The other scheme which would run alongside the Bounty Scheme was the Government Scheme, which would account for a larger number of immigrants. Under this new scheme, Surgeon-Superintendents from convict ships who had knowledge of life in the colony and the needs of the colony, were sent from the colonies to select the immigrants. They would also accompany them back on the voyage. Payments which were close or equal to the cost of the voyage would be made for these immigrants.

Farewelling the Immigrant Ship St Vincent, 1844
(Illustrated London News, 13.4.1844)

These schemes were tweaked several times over the years to iron out problems that became apparent.

Before these schemes the government had brought out wives and children of convicts for free from 1817 onwards. This was a free passage, not assisted immigration. It also started well before 1828. The only other scheme that the colonial government was involved with before the schemes described above was the emigration of 50 girls from the Cork Foundling Hospital in 1831 on the convict ship Palembam in an attempt to redress the imbalance in numbers of male and female colonists. The Governors of the hospital provided the girls with their required outfits, and the colonial government paid all other costs.

The idea of using revenue from land sales was first proposed by Edward Gibbon Wakefield in 1829. Although South Australia was the only colony to adopt Wakefield's scheme in toto (which they did from ?), the idea of funding immigration through land sales was adopted by many states.
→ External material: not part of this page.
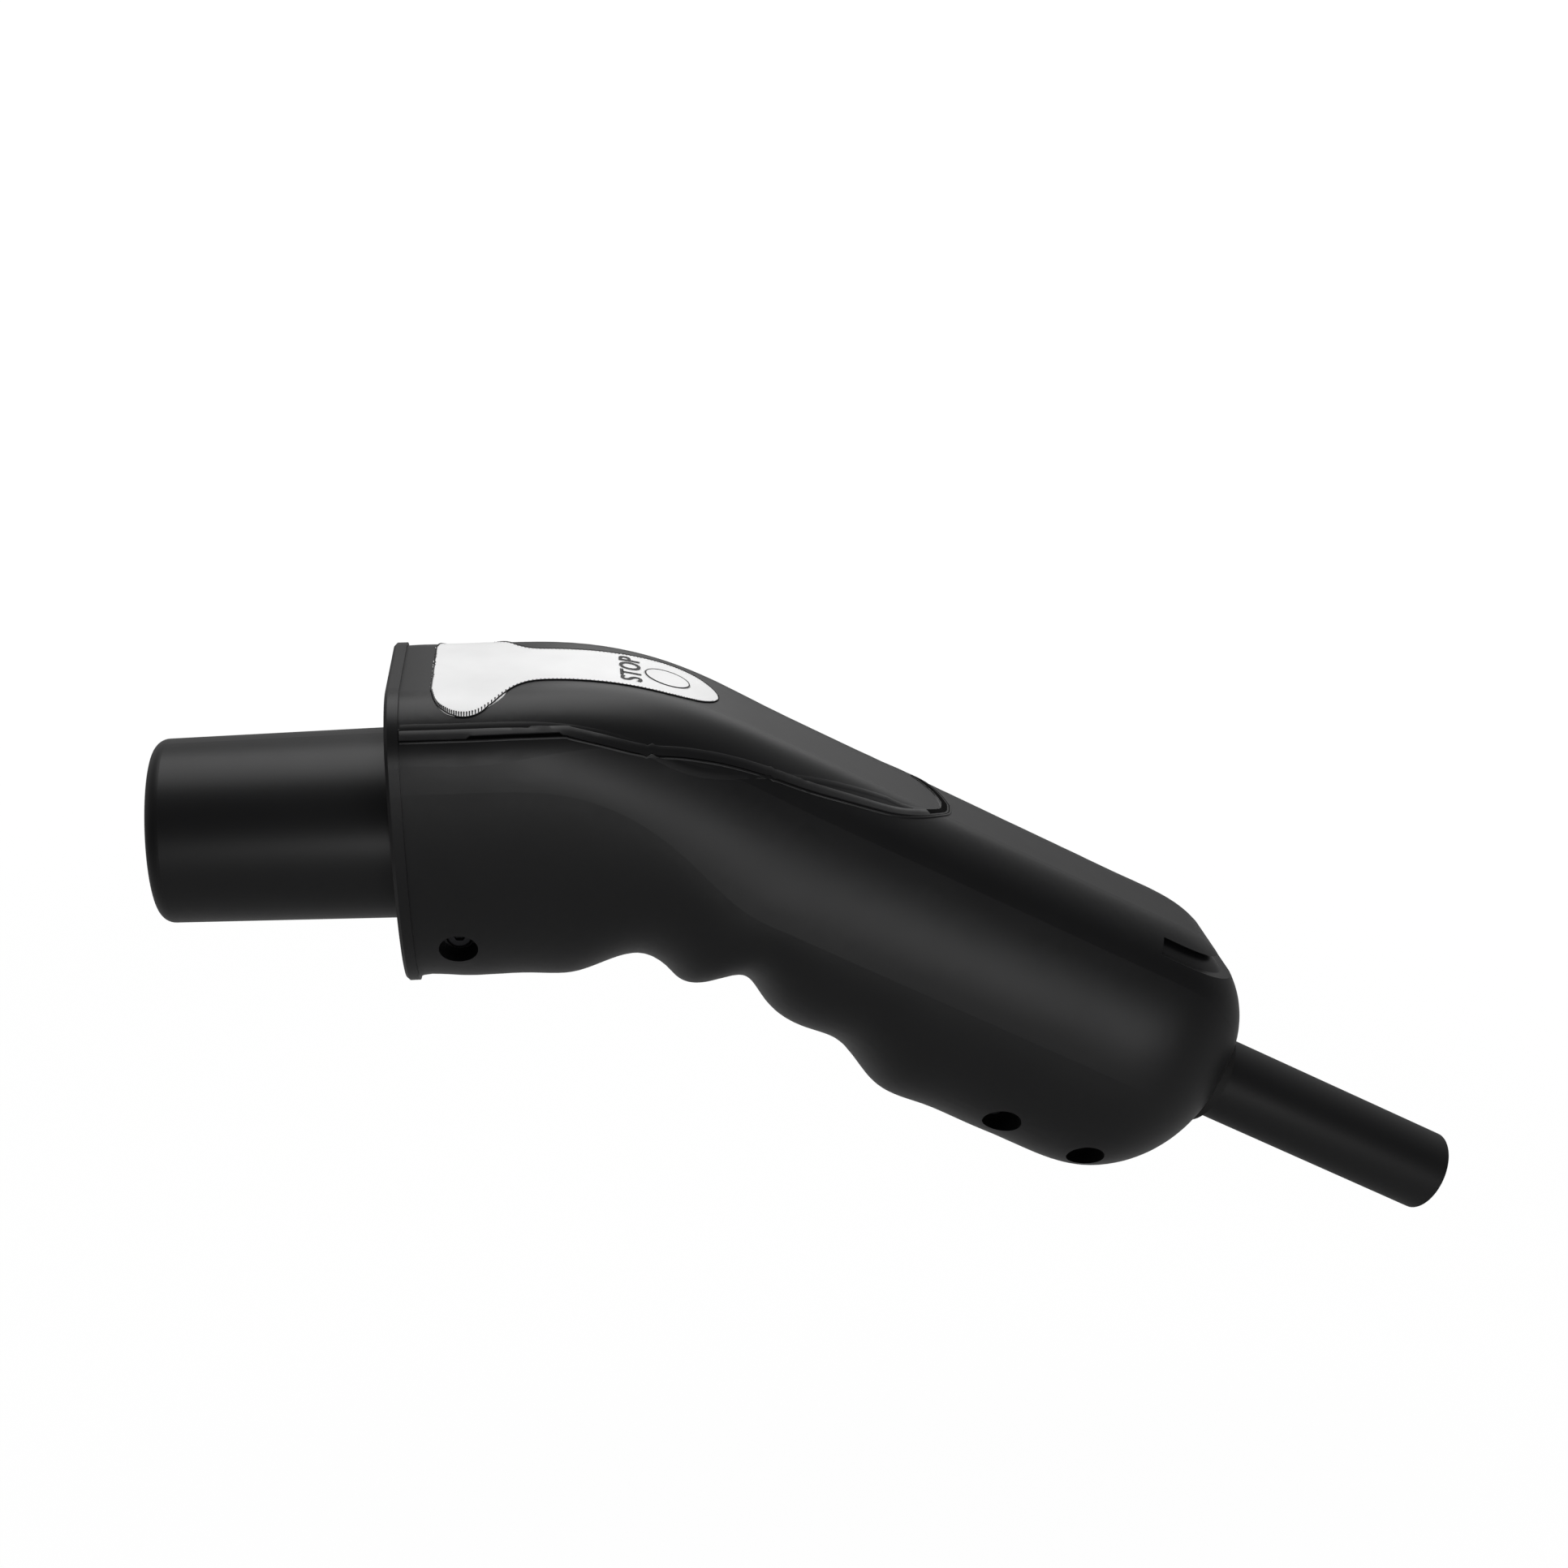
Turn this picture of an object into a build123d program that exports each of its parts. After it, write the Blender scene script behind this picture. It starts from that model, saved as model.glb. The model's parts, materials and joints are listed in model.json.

But this was one year after the magical date of 1828.

The Australian Agricultural Company and the Van Diemen's Land Company brought out people to work for them from 1825, but these were indentured workers, not assisted immigrants.

John Dunmore Lang first brought out emigrants in 1831. They were allowed a free passage, but it was expected that they would repay the cost from their earnings in the colony.

So what about these State Archives collections "Assisted Immigrants Shipping List 1828-1896" and also a link to the "Bounty Immigrants Index 1828-1842"?  The former was compiled by Janet Reakes. The records, digital copies of which are on the Archives web site, are all written in the same hand and cover many ships, often having more than one ship on the same page. There is no indication where Janet got the information on these voyages from. I don't doubt for a minute that these people arrived on the ships that are nominated, but I can find no evidence that they were assisted in their immigration.

The second dataset is an index to the first, created by FamilySearch.

So, am I missing something? Did assisted immigration (or bounty immigration) start in 1828?  Or is 1831 or 1832 the earliest date we can claim?